GOP to wait before debating more stimulus — and risk getting 'blamed by voters in November’: report
Mitch McConnell (Saul Loeb:AFP)

On Monday, Politico reported that Senate Republicans feel no immediate need to take up legislation on a new round of coronavirus stimulus — and may give it until July to decide whether to even take up the issue at all.


"Buoyed by a surprisingly strong jobs report last week and the knowledge that some of Congress’ $2 trillion March spending package still hasn’t been spent, the Senate GOP remains noncommittal on the timing and substance of the next piece of legislation," reported Burgess Everett and Marianne Levine. "Bipartisan talks still haven’t begun in earnest, according to senators and aides, and the White House and senior Republican senators say they won’t start until July."

Reports indicate that the jobs report may have been artificially inflated by a categorization error that could be obscuring an unemployment rate over 16 percent.

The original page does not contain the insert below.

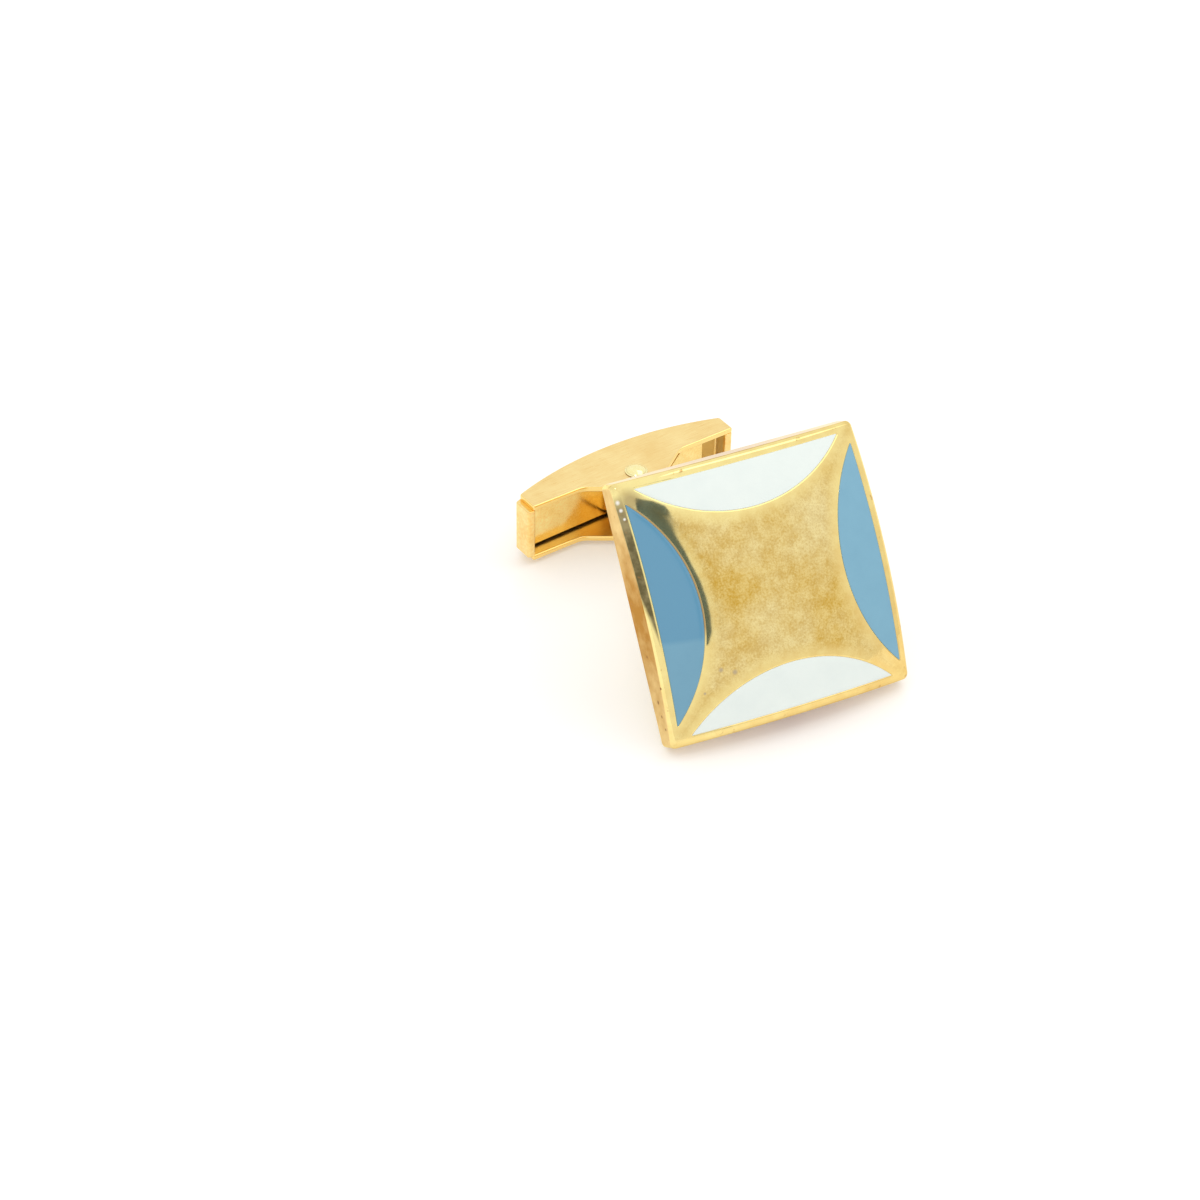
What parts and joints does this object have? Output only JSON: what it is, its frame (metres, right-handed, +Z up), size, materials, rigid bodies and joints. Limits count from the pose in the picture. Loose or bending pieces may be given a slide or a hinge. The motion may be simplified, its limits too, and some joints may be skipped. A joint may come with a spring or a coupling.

However, even factoring in the error, unemployment has fallen slightly from a high of 19.7 percent.

"Republicans say it’s only responsible to wait and see how nearly $3 trillion in total coronavirus spending seeps into the economy," said the report. "But it’s also a gamble: if the economic recovery isn’t as strong as they predict, they risk being blamed by voters in November that they and President Donald Trump didn’t do enough amid a global pandemic and historic recession."

“I think conditions are definitely going to improve. We’ve seen the virus take down the best economy in the world, but it looks like it’s pretty resilient and starting to come back,” said Sen. John Cornyn (R-TX). He added that the jobs report “surprised everybody," and said, "I’m beginning not to trust the ‘experts,’ the people who make all these predictions.”